A lengthy plank was slid down the centre of our table after a decorous pause and we forced ourselves to take stock of the marvellous situation in which we’d found ourselves. Beef rib, lamb kleftico and veal rump formed the spine of the proposal while chips, pork scratchings and salads teased our attention from the sidelines. Unsure where to start, I popped a pork scratching in my mouth to buy thinking time and immediately felt assured my sky-high expectations would be met: taking a mere 16 hours to produce and without a hint of the cloying fat found in their pub-based brethren, the morsel melted away leaving a delightful pork flavour. Chips dusted in bacon powder were light, and in retrospect, I’d have held onto the sauces from the buffalo wings to give them another dimension.

When photographs were done and self-control exhausted, we dived on the veal rump. Accompanied by Mediterranean vegetables that were char-grilled to perfection, the meat was wonderfully tender; neither too powerfully smoked or cooked beyond a delicate pink, the texture was simply beyond comparison. It’s not exactly a spoiler to reveal that we’d been presented with a lot of food, so it shouldn’t be a surprise to hear there were leftovers to take home. I think Mrs YoaF articulated it best when she took a bite roughly two hours later and just started laughing as she shouted “Holy ****! It’s not even hot any more, so how can it be that tender?!”.

The lamb, seasoned with garlic butter, hit similar chords of reverence as we marvelled at the texture. Perhaps the flavour wasn’t of the same revelatory standard of the veal, but in this company, that’s nothing at all to complain about. The meat was lean and justified its presence beyond doubt.

Of the three meats, I’ve waited to try and describe the beef short rib until last. I could trot out the usual superlatives about unctuous sauce, a beautifully smoked crust, meat falling apart even before the knife seems to come into contact with it and so on and it would be entirely true. It wouldn’t do it justice though. Suffice to say that the sauce perfectly balanced slightly bitter and slightly sweet notes and was of perfect consistency. This is a dish that will stay with me for a long time and form the basis of many, many recommendations.

To finish, we had a lemon pannacotta, about which I was able to finally pick fault. It was too big. I commented on social media afterwards that if your only complaint about a meal is that you can’t finish the dessert, then you’ve probably had a pretty decent evening. Killing time before the train home (only £8.40 return) we had a lengthy chat with Andy about his ambitions for Andy Annat at The Blues Bar. Taking his butchery skills as a chance to minimise produce costs, he wants this to remain as accessibly priced as possible (indeed the menu we looked at had mains starting at ten pounds) and not become exclusive. Sourcing great produce, training staff well and maintaining a friendly atmosphere while the food offers a sense of fun will be key to maintaining the success of this place, something I don’t doubt for a second it will be. It was a tremendous pleasure to visit and the second funds and schedule coincide, I’ll be paying a repeat visit.

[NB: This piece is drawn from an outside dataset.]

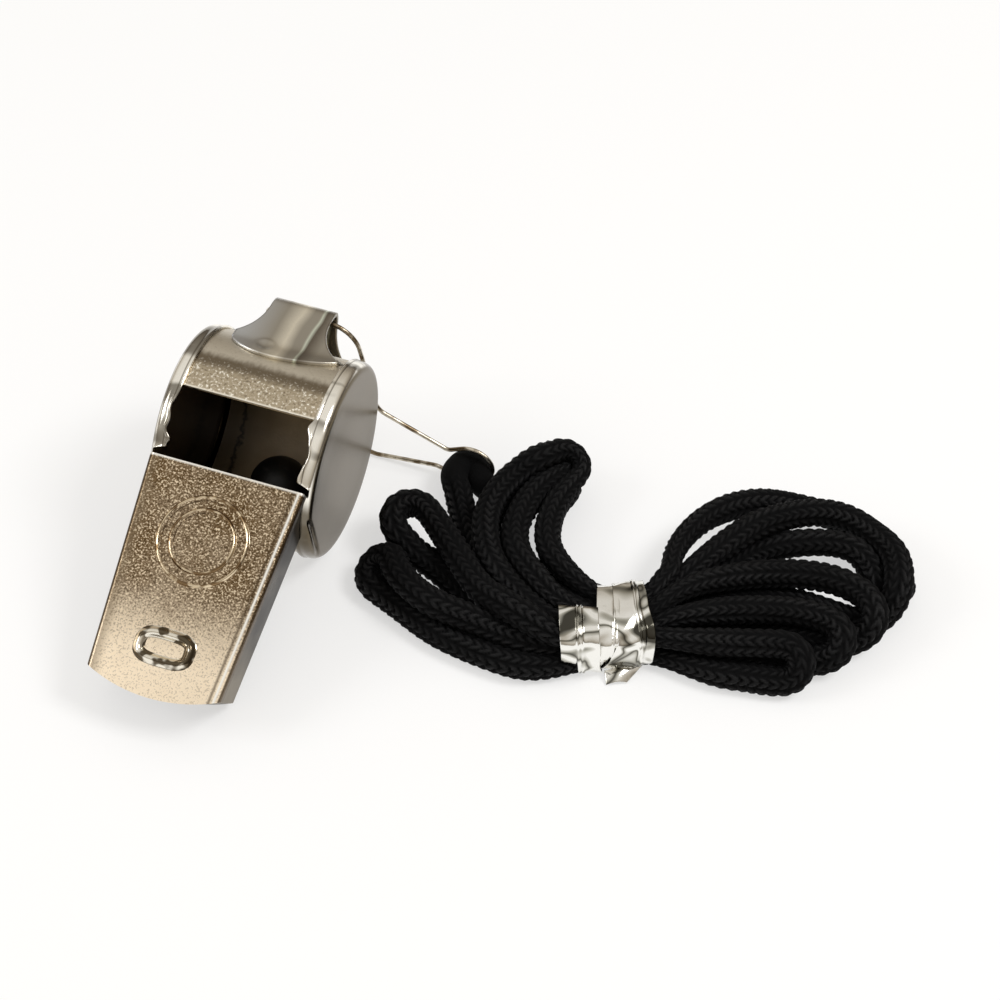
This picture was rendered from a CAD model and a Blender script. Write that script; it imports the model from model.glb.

Disclaimer: While this meal was complementary, all the opinions expressed are impartial. I was accompanied by Claire from http://greedywordsmith.com who said “Andy Annat’s food does not disappoint. The menu is carefully balanced to provide appetising options for both the committed carnivore and their vegetarian companions. I can’t comment on the visit without urging visitors to consider the incredible beef rib and its dark, alluring sauce. I will definitely be making a repeat visit.”